The genuine real-money side, however, is the part of the spectrum where players exchange dollars or crypto for chips and where wins represent real winnings. That is where the term crypto games commonly refers to a specific category of offering. Bitcoin, Ethereum, Litecoin and stablecoin-funded play on platforms that use blockchain-style fairness verification rather than the traditional regulated-casino model. These operators usually license out of jurisdictions like Curacao and operate outside the US sweepstakes framework entirely.

What Provably Fair Actually Means

The defining technical feature of the real-money crypto category is provably-fair verification. The game generates an outcome using a cryptographic hash that the player can independently verify after the round ends. The math works like this. Before the spin, the operator publishes a hashed version of the server seed. After the spin, the operator reveals the unhashed seed. The player can then re-run the hash and confirm the seed matches and the outcome was not tampered with mid-round.

For a sweepstakes player accustomed to “the prize is drawn at random and we trust the brand,” this is a different model of trust. Instead of relying on a state attorney general's enforcement of giveaway rules, the player relies on mathematics they can verify. Both models work. They just operate on different assumptions about what “fair” means and who enforces it.

It is worth noting that not every game on a crypto platform uses provably-fair mechanics. Third-party slots licensed from traditional studios still rely on the studio's certified RNG, the same as a regulated online casino. Provably-fair verification mostly applies to in-house original games like crash titles, dice variants, mines and instant-roll roulette. For a player who values the math being auditable, the distinction matters.

Where the Categories Differ in Practice

The categories overlap in vocabulary but split sharply on three practical questions.

First, money in. Sweepstakes are free to enter or carry a no-purchase-necessary alternative under US law. Social casinos with redeemable prizes typically allow purchases but require a free-entry path. Real-money crypto casinos require a deposit in cryptocurrency and have no free-entry mechanism beyond promotional credits.

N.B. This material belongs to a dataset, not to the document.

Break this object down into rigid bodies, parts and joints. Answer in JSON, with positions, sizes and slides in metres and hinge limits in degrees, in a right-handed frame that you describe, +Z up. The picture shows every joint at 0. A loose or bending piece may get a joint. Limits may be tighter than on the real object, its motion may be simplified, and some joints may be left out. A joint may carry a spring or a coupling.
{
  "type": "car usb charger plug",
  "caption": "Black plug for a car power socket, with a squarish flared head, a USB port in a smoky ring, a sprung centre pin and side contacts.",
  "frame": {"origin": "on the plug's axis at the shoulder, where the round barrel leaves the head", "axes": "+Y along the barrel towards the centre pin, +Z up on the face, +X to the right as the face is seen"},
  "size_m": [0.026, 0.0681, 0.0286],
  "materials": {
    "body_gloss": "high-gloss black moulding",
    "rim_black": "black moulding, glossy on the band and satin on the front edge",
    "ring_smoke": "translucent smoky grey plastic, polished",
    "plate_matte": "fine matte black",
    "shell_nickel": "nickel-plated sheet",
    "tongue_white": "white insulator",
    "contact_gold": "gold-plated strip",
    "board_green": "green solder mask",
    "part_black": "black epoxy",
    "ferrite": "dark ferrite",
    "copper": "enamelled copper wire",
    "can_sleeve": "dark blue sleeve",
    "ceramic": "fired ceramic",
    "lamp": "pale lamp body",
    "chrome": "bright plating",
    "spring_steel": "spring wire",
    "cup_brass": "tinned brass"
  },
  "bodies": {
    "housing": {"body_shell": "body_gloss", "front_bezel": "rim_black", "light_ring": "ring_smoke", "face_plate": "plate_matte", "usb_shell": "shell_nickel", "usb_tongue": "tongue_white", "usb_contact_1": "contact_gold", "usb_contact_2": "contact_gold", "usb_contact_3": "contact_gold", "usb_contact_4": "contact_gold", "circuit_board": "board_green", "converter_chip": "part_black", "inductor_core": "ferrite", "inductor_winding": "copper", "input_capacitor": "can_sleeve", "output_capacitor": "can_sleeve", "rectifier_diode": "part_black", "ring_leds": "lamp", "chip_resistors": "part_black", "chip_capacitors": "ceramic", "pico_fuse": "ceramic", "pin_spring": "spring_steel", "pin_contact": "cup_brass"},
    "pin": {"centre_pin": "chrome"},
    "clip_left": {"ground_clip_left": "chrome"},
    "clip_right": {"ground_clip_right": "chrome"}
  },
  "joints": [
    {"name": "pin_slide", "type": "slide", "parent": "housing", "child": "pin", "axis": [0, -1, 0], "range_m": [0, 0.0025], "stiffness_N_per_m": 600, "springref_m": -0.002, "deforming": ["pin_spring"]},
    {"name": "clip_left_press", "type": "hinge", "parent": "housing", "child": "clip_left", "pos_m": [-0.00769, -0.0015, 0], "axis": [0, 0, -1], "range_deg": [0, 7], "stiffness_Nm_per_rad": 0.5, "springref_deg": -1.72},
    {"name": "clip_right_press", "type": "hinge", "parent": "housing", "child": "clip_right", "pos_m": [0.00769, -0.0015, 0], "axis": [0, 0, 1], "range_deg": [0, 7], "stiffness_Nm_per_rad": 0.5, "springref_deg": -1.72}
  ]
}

Second, geographic eligibility. Sweepstakes are usually limited to US residents and a specific minimum age. Real-money crypto operators are geo-blocked from US players in most cases and serve a global audience outside North America.

Third, the regulatory anchor. Sweepstakes operate under contest law, with state-by-state nuances around eligibility and prize disclosure. Real-money crypto casinos operate under offshore gaming licenses with different consumer protections, mostly around dispute resolution and responsible-play tools.

A US-based sweepstakes player who hears the phrase “crypto games” should not assume it means the same thing they are doing. The vocabulary travels across categories more easily than the legal frameworks do.

Why The Lines Will Probably Stay Blurry

The blurring is not going to clean itself up soon. A US sweeps player who reads a casino news site sees overlapping language. A European real-money player who reads a US sweepstakes site sees the inverse. Operators have an incentive to use familiar words to lower the barrier to engagement, which means players have an incentive to learn the differences themselves.

That is true within the sweepstakes world as well. The category page for coin-style sweepstakes catalogs giveaways that range from Bitcoin to branded social-casino coin packs. Reading the eligibility section closely matters because the same heading covers offerings with very different mechanics underneath.

A Practical Read for Online Prize Players

For an American sweepstakes enthusiast, the practical takeaway is small. The traditional contest model is still alive, free, and worth the daily five minutes for those who enjoy the routine. Bitcoin sweepstakes giveaways add a small crypto wrinkle without changing the core mechanic. Social-casino offerings are a separate hobby with their own rules. Real-money crypto casinos are a different category serving a different audience entirely.

Knowing which category a given offer belongs to is the single most useful piece of literacy in the broader space. The word “crypto” by itself does not tell anyone which sandbox the game lives in. The eligibility section does, and that is where ten seconds of reading saves a lot of confusion later.

The online-prize landscape is more interesting than it was five years ago. It is also messier, and that is not going to change. Reading carefully is the cheapest skill in the room.